[Taxacom] manuscript name question
deepreef at bishopmuseum.org
Sat Oct 10 20:12:47 CDT 2015
> Does the Code mean, “a specimen known still to be in existence
> at the time the description was published” [...] or “a specimen known
> to be in existence at the time the describer realized it was a new species”
> [...] or something else?
Given that all other criteria within the Code (as far as I know) that involve the timing of things center around the date of publication, I can't see any rational basis for interpreting the requirement of Art. 16.4.2 in any other temporal context. To be a bit more pedantic, a specimen is not a Holotype until it is designated as such, and designation happens within the publication (i.e., "where the holotype or syntypes are extant specimens..." refers to Holotype/Syntypes; not material examined by taxonomists who intend to designate said material as a Holotype or Syntypes in the future). But I do agree that an explicit statement tying "extant" to "at the time of publication" in the next edition of the Code would be helpful.
My concern about the "reductio ad absurdum" arguments is that they can be applied to almost any Article in the Code. Moreover, I worry that too much focus on such arguments can re-inforce the belief by some that the Code is just a rulebook for people who like to play games of pedantry. I think what we REALLY want is to maintain a stable nomenclature, and document biodiversity before it is lost forever. When we get too particular about the former, we risk threatening the latter.
Having said that....
> Suppose Marshall & Evenhuis (2015) had said, “We will keep trying to capture the
> escaped holotype and when we do, we’ll deposit it in the Natal Museum (Pietermaritzburg)…”.

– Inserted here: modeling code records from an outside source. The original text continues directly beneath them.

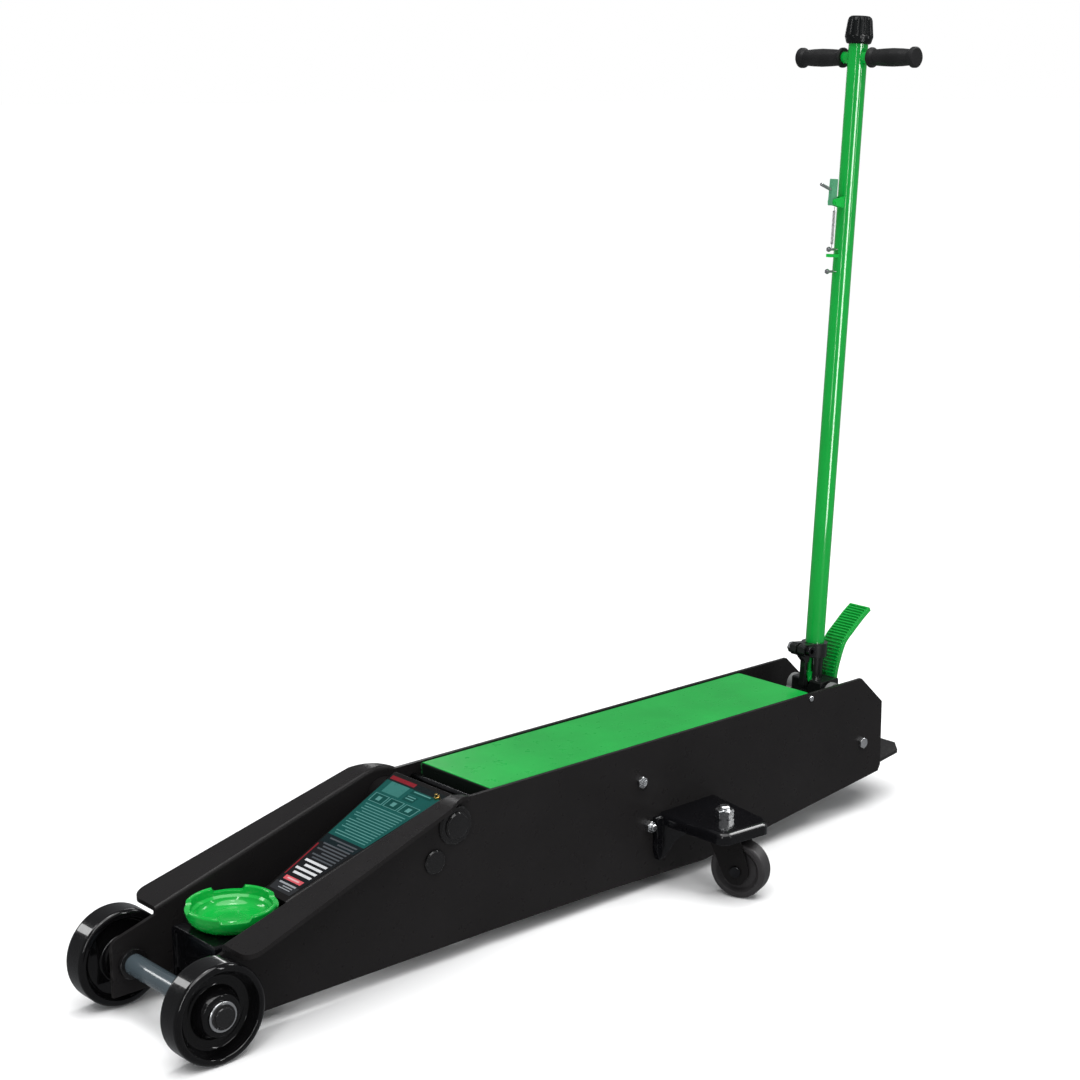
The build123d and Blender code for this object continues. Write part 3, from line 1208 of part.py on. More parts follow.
def fork_side(d):
    """Upright plane square to the wheel's axle, d along it; local x is the trail from the king bolt, local y is height."""
    return Plane(origin=(CAST_X + d * tc, -CAST_Y + d * ts, 0), x_dir=(ts, -tc, 0), z_dir=(-tc, -ts, 0))


with BuildPart() as left_caster_fork:
    # top plate, bearing cup and two broad legs
    with BuildSketch(fork_plane(88)) as tp:
        with Locations((0, -4)):
            Rectangle(2 * (CW_HALF + 5), 52)
    extrude(amount=4)
    with BuildSketch(fork_plane(92)):
        Circle(20)
    extrude(amount=SHELF_Z - BR5 - 0.4 - 92, taper=6)
    for side in (-1, 1):
        with BuildSketch(fork_side(side * (CW_HALF + 1.0))) as leg:
            with BuildLine():
                Polyline((-18, 91.9), (32, 91.9), (CAST_TRAIL + 19.5, 50), (CAST_TRAIL + 19, 36), (CAST_TRAIL + 8, 21.5), (CAST_TRAIL - 8, 21.5), (CAST_TRAIL - 18, 31), close=True)
            make_face()
            fillet(leg.vertices().group_by(Axis.Y)[:3][0] + leg.vertices().sort_by(Axis.Y)[2:4], 9)
        extrude(amount=-side * 4)
    with BuildSketch(fork_plane(80)):
        Circle(8 + FIT)
    extrude(amount=40, mode=Mode.SUBTRACT)
    with BuildSketch(fork_side(0)):
        with Locations((CAST_TRAIL, CAST_R)):
            Circle(6)
    extrude(amount=CW_HALF + 8, both=True, mode=Mode.SUBTRACT)
save(left_caster_fork, "left_caster_fork")

with BuildPart() as left_caster_bolt:
    with BuildSketch(fork_side(0)):
        with Locations((CAST_TRAIL, CAST_R)):
            Circle(6)
    extrude(amount=CW_HALF + 7, both=True)
    for side in (-1, 1):
        with BuildSketch(fork_side(side * (CW_HALF + 5))):
            with Locations((CAST_TRAIL, CAST_R)):
                Circle(8.5)
        extrude(amount=-side * 3.2)
    fillet(left_caster_bolt.edges().filter_by(lambda e: e.geom_type == GeomType.CIRCLE and abs(e.radius - 8.5) < 0.05), 1.2)
save(left_caster_bolt, "left_caster_bolt")

with BuildPart() as left_caster_wheel:
    with BuildSketch(Plane(origin=(WX, -WY, CAST_R), x_dir=(tc, ts, 0), z_dir=(ts, -tc, 0))) as cwp:
        with BuildLine():
            Polyline((-14.5, 6 + FIT), (-14.5, 12), (-9, 14), (-7.5, 28), (-14.5, 33.5), (-14.5, CAST_R), (14.5, CAST_R),
                     (14.5, 33.5), (7.5, 28), (9, 14), (14.5, 12), (14.5, 6 + FIT), close=True)
        make_face()
        for px, py, fr in ((-14.5, CAST_R, 4), (14.5, CAST_R, 4), (-14.5, 33.5, 1.5), (14.5, 33.5, 1.5), (-7.5, 28, 3), (7.5, 28, 3), (-9, 14, 2), (9, 14, 2)):
            fillet(cwp.vertices().sort_by_distance((px, py, 0))[0], fr)
    revolve(axis=Axis((WX, -WY, CAST_R), (tc, ts, 0)))
save(left_caster_wheel, "left_caster_wheel")

with BuildPart() as right_caster_fork:
    mirror(left_caster_fork.part, about=Plane.XZ)
save(right_caster_fork, "right_caster_fork")

with BuildPart() as right_caster_bolt:
    mirror(left_caster_bolt.part, about=Plane.XZ)
save(right_caster_bolt, "right_caster_bolt")

with BuildPart() as right_caster_wheel:
    mirror(left_caster_wheel.part, about=Plane.XZ)
save(right_caster_wheel, "right_caster_wheel")
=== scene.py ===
import bpy
import bmesh
import json
import math
import random
from math import sin, cos, radians, pi, hypot, atan2
from mathutils import Vector, Matrix, noise


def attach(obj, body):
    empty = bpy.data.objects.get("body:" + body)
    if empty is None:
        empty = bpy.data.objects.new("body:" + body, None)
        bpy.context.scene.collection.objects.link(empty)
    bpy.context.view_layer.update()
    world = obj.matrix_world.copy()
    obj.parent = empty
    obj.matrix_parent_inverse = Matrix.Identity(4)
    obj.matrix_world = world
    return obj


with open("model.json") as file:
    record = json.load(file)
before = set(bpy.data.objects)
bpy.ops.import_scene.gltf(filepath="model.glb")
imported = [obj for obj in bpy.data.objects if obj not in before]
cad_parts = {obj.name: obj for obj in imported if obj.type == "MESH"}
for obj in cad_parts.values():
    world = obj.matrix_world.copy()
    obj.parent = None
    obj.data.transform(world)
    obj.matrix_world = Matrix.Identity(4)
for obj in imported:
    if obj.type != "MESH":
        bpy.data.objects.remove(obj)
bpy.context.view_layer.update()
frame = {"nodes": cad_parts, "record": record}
NODES = frame["nodes"]
random.seed(7)


# ---------------------------------------------------------------- node helpers
def new_mat(name):
    m = bpy.data.materials.new(name)
    m.use_nodes = True
    nt = m.node_tree
    nt.nodes.clear()
    out = nt.nodes.new("ShaderNodeOutputMaterial")
    bsdf = nt.nodes.new("ShaderNodeBsdfPrincipled")
    nt.links.new(bsdf.outputs["BSDF"], out.inputs["Surface"])
    return m, nt, bsdf


def coords(nt, scale=(1, 1, 1)):
    tc = nt.nodes.new("ShaderNodeTexCoord")
    mp = nt.nodes.new("ShaderNodeMapping")
    mp.inputs["Scale"].default_value = scale
    nt.links.new(tc.outputs["Object"], mp.inputs["Vector"])
    return mp.outputs["Vector"]


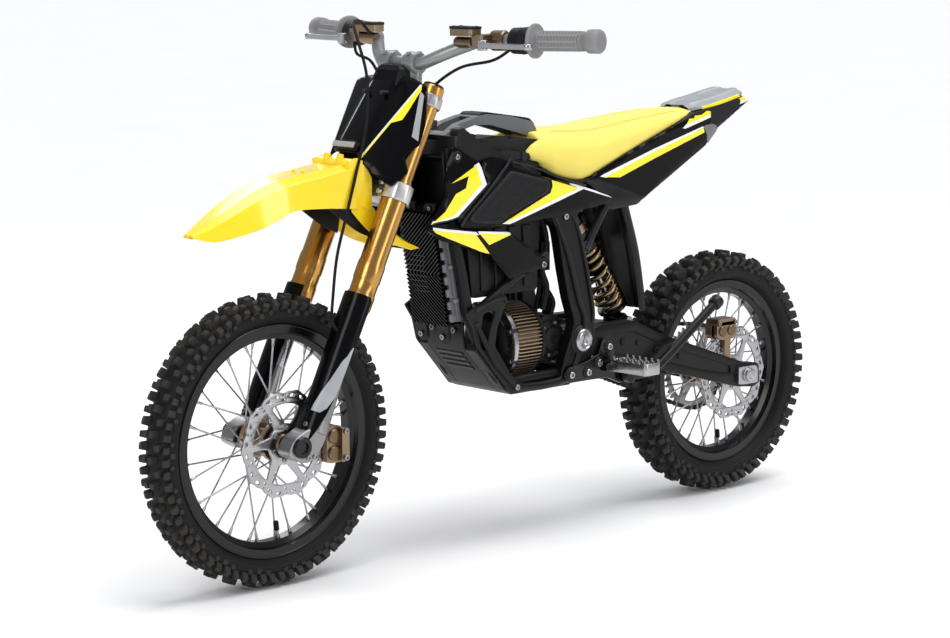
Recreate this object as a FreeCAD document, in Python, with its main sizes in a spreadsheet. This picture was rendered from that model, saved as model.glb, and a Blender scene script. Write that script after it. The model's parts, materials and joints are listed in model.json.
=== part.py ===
"""Youth electric dirt bike.

Millimetres. X points to the bike's left, -Y forward and +Z up.
The origin is on the ground, midway between the two axles, in the centre plane.
"""
import FreeCAD, Part
import math
import os

from FreeCAD import Placement, Rotation, Vector

os.makedirs("parts", exist_ok=True)

doc = FreeCAD.newDocument("dirt_bike")

# Driving dimensions, in millimetres and degrees.
DIMENSIONS = [
    ("wheelbase", 1086.0),
    ("front_tyre_radius", 241.0),
    ("front_tyre_width", 67.0),
    ("front_rim_radius", 191.0),
    ("rear_tyre_radius", 228.5),
    ("rear_tyre_width", 78.0),
    ("rear_rim_radius", 172.0),
    ("tread_flat_half", 22.0),
    ("disc_radius", 90.0),
    ("disc_thickness", 3.5),
    ("front_disc_offset", 46.0),
    ("rear_disc_offset", 47.0),
    ("spoke_radius", 1.5),
    ("axle_radius", 8.0),
    ("axle_running_gap", 0.05),
    ("rake_angle", 26.0),
    ("fork_origin_ahead", 387.5),
    ("fork_origin_height", 500.0),
    ("fork_half_spacing", 74.0),
    ("stem_behind_legs", 24.0),
    ("stanchion_bore", 17.0),
    ("upper_tube_radius", 18.5),
    ("lower_tube_radius", 21.75),
    ("guard_inner_radius", 24.6),
    ("guard_outer_radius", 28.0),
    ("guard_length", 252.0),
    ("bar_radius", 11.0),
    ("grip_radius", 16.5),
    ("throttle_sleeve_gap", 0.1),
    ("pivot_radius", 8.0),
    ("pivot_behind_origin", 101.0),
    ("pivot_height", 344.0),
    ("shock_eye_bolt_radius", 5.0),
    ("spring_outer_radius", 29.0),
    ("spring_wire_radius", 4.5),
    ("spring_length", 128.0),
    ("reservoir_radius", 19.0),
    ("chain_pitch", 12.7),
    ("rear_sprocket_teeth", 40.0),
    ("drive_sprocket_teeth", 11.0),
    ("sprocket_thickness", 5.0),
    ("chain_line_offset", 48.5),
    ("motor_radius", 68.0),
    ("motor_flange_radius", 73.0),
    ("skid_half_width", 74.0),
    ("bash_guard_offset", 76.5),
    ("bash_guard_thickness", 4.0),
    ("beam_inner_offset", 60.0),
    ("beam_thickness", 24.0),
    ("frame_tube_radius", 11.0),
    ("head_tube_radius", 27.0),
    ("subframe_tube_radius", 9.0),
    ("battery_half_width", 57.0),
    ("handle_half_width", 27.0),
    ("sink_height", 200.0),
    ("sink_lean_angle", 9.9),
    ("shroud_offset", 90.0),
    ("shroud_thickness", 5.0),
    ("side_panel_offset", 88.0),
    ("side_panel_thickness", 8.0),
    ("seat_half_width", 72.0),
    ("tail_half_width", 62.0),
    ("tail_side_thickness", 9.0),
    ("mudguard_half_width", 46.0),
    ("arm_inner_offset", 62.0),
    ("arm_thickness", 24.0),
    ("bracket_offset", 86.0),
    ("bracket_thickness", 6.0),
    ("peg_length", 90.0),
    ("stand_leg_radius", 8.5),
    ("plate_half_width", 46.0),
    ("fender_half_width", 48.0),
    ("fender_thickness", 4.0),
    ("button_radius", 4.5),
    ("button_length", 7.0),
    ("bolt_head_radius", 7.0),
    ("hose_radius", 2.6),
]

sheet = doc.addObject("Spreadsheet::Sheet", "dims")
for row, (alias, value) in enumerate(DIMENSIONS, start=1):
    sheet.set(f"A{row}", alias)
    sheet.set(f"B{row}", str(value))
    sheet.setAlias(f"B{row}", alias)
doc.recompute()

SIZE = {alias: float(sheet.get(alias)) for alias, _ in DIMENSIONS}
nodes = []


# ---------------------------------------------------------------- helpers

def unique(kind, name):
    """Add one document object of the given type."""
    return doc.addObject(kind, name)


def bind(obj, **expressions):
    """Tie properties to spreadsheet formulas; a bare alias stands for dims.alias."""
    for prop, formula in expressions.items():
        obj.setExpression(prop, formula)


def cell(formula):
    """Turn an alias, a number or a formula into an expression string."""
    return f"dims.{formula}" if formula in SIZE else str(formula)


def node(obj, label):
    """Register an object as an exported sub-part."""
    obj.Label = label
    nodes.append(obj)
    return obj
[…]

> That scenario in itself is implausible (although the paper refers to “an accidentally
> lost type specimen that might not be collected again due to its rarity”), but what
> if a description of a new species of primate said, “the holotype was fitted with a
> transmitter and released into the wild. When it dies, the body will be recovered
> and deposited in …”.
This also crossed my mind (I chose not to "go there" for the reasons already outlined above in terms of excessive pedantry); and I agree with you completely. Had they included such a statement (even for the fly), it would have, in my mind, covered all possible (no matter how implausible) bases, and would have avoided any ambiguity in the extraordinarily unlikely event that the type was later discovered to still be extant at the time of publication.
I know Gary already knows this, but an important point that we Commissioners often remind ourselves, but perhaps doesn't get communicated more broadly often enough, is that the Code does NOT require that type specimens be deposited in any collection. This is true for all names and all type specimens, regardless of whether the specimens are extant or not. What the Code requires is that, for cases where the Holotype or Syntypes are extant, that a "statement of intent that [the type specimen(s)] will be (or are) deposited in a collection", and also "a statement indicating the name and location of that collection". Whether or not the specimen actually IS deposited in the indicated collection has no bearing on nomenclatural availability.
> Should the Code be modified other than clarifying the meaning of extant?
> Should we enumerate situations in which it is acceptable to describe a species
> without deposition of a holotype? Should we require an explicit statement
> with the original description (after 201X) why a holotype was not deposited?
> What reasons would be acceptable?
We actually discussed these exact questions at the 2007 meeting in Washington DC, and as I recall, we finally decided that the ambiguity associated with enumerating specific exceptions, and/or determining legitimate reasons why a type was not (or will not be) deposited, would represent a Pandora's Box of even more ambiguity than we already have with the existing wording (akin to "prevailing usage"). I'm not suggesting it's a closed issue; but I am pointing out that the devil hides in the details, and the Code is highly vulnerable to the law of unintended consequences, so if we are discussing changes to the Code (intent or wording), we should tread very carefully.